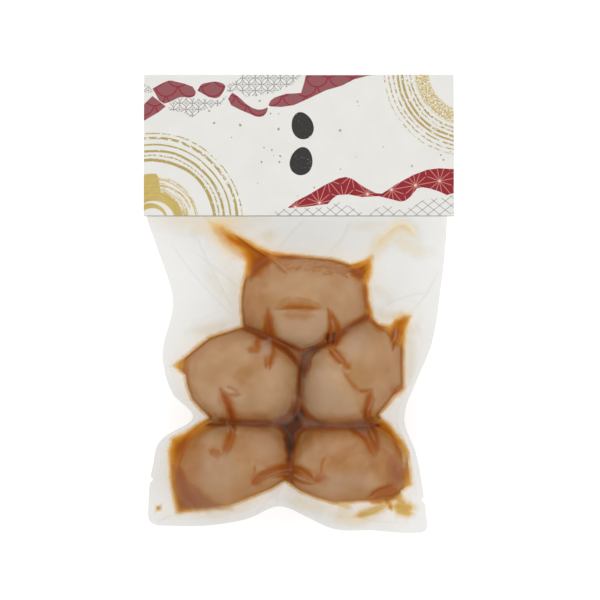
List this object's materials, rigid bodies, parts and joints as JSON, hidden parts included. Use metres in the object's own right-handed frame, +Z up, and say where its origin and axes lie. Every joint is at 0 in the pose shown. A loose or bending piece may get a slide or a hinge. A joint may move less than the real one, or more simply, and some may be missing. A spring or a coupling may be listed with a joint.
{
  "type": "vacuum pack of marinated eggs",
  "caption": "Clear vacuum pouch drawn tight over whole marinated eggs in dark marinade, with a wavy sealed rim and a folded card over its top edge.",
  "frame": {"origin": "on the surface the pack lies on, under the middle of its bounding box", "axes": "+X to the right and +Y towards the header card as the shown side is read, +Z up out of the shown side"},
  "size_m": [0.1428, 0.2112, 0.0403],
  "materials": {
    "film_over_marinade": "clear glossy film over thin brown marinade",
    "card": "off-white uncoated card with printed fields of colour",
    "egg": "smooth tan cooked egg white stained by marinade",
    "clear_film": "clear slightly milky glossy film"
  },
  "bodies": {
    "root": {"vacuum_pouch": "film_over_marinade", "header_card": "card"}
  },
  "joints": []
}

* * * * *

*JOB*: Which lines above hold the word "axes"? Copy each of them.

*SOLUTION TO THE EXERCISE*:
List this object's materials, rigid bodies, parts and joints as JSON, hidden parts included. Use metres in the object's own right-handed frame, +Z up, and say where its origin and axes lie. Every joint is at 0 in the pose shown. A loose or bending piece may get a slide or a hinge. A joint may move less than the real one, or more simply, and some may be missing. A spring or a coupling may be listed with a joint.
  "frame": {"origin": "on the surface the pack lies on, under the middle of its bounding box", "axes": "+X to the right and +Y towards the header card as the shown side is read, +Z up out of the shown side"},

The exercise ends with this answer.